◆ **TASK PROMPT**
Everything in the listing should be restated word for word.
***** AVAILABLE DATA
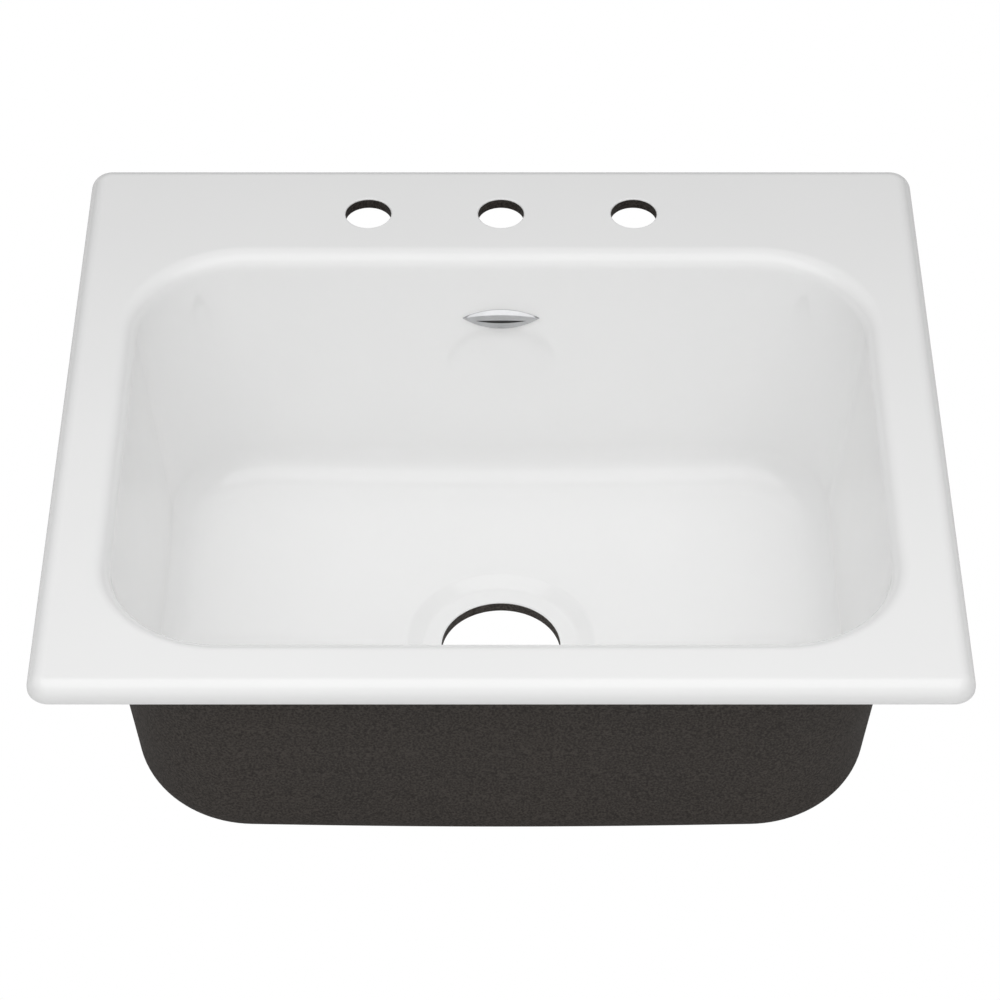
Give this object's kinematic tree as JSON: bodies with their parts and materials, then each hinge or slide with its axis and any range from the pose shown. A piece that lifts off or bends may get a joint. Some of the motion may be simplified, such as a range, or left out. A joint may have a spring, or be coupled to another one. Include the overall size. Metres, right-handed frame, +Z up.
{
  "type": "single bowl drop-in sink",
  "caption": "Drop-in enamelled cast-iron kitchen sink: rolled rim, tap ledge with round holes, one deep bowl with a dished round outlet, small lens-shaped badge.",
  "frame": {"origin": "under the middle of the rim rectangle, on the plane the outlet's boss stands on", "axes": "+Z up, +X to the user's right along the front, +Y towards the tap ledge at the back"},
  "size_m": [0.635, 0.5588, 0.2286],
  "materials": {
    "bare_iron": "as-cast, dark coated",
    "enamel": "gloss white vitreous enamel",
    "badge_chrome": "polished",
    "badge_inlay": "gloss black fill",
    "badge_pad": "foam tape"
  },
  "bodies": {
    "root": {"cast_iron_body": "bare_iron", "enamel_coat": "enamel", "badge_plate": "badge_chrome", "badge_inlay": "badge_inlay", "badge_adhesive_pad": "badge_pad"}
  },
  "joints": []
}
**********
◆ **THE COMPLETED TASK**
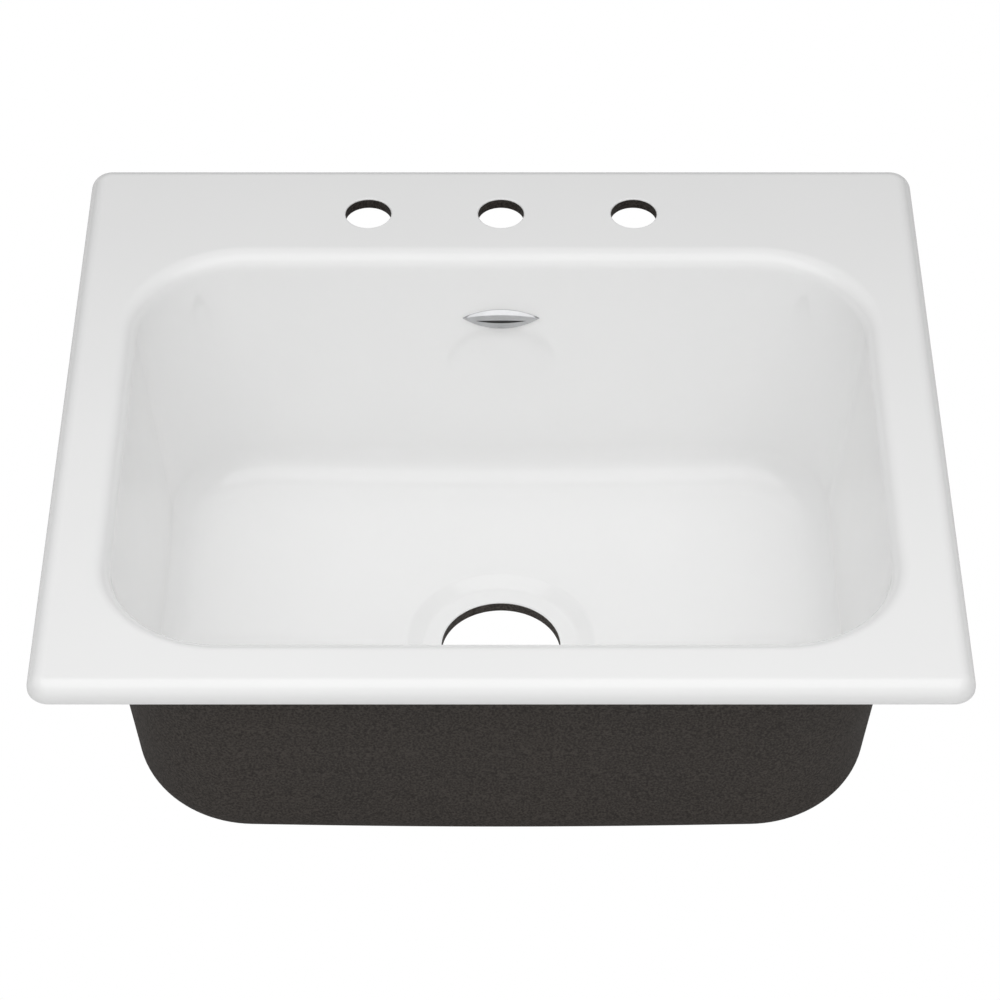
Give this object's kinematic tree as JSON: bodies with their parts and materials, then each hinge or slide with its axis and any range from the pose shown. A piece that lifts off or bends may get a joint. Some of the motion may be simplified, such as a range, or left out. A joint may have a spring, or be coupled to another one. Include the overall size. Metres, right-handed frame, +Z up.
{
  "type": "single bowl drop-in sink",
  "caption": "Drop-in enamelled cast-iron kitchen sink: rolled rim, tap ledge with round holes, one deep bowl with a dished round outlet, small lens-shaped badge.",
  "frame": {"origin": "under the middle of the rim rectangle, on the plane the outlet's boss stands on", "axes": "+Z up, +X to the user's right along the front, +Y towards the tap ledge at the back"},
  "size_m": [0.635, 0.5588, 0.2286],
  "materials": {
    "bare_iron": "as-cast, dark coated",
    "enamel": "gloss white vitreous enamel",
    "badge_chrome": "polished",
    "badge_inlay": "gloss black fill",
    "badge_pad": "foam tape"
  },
  "bodies": {
    "root": {"cast_iron_body": "bare_iron", "enamel_coat": "enamel", "badge_plate": "badge_chrome", "badge_inlay": "badge_inlay", "badge_adhesive_pad": "badge_pad"}
  },
  "joints": []
}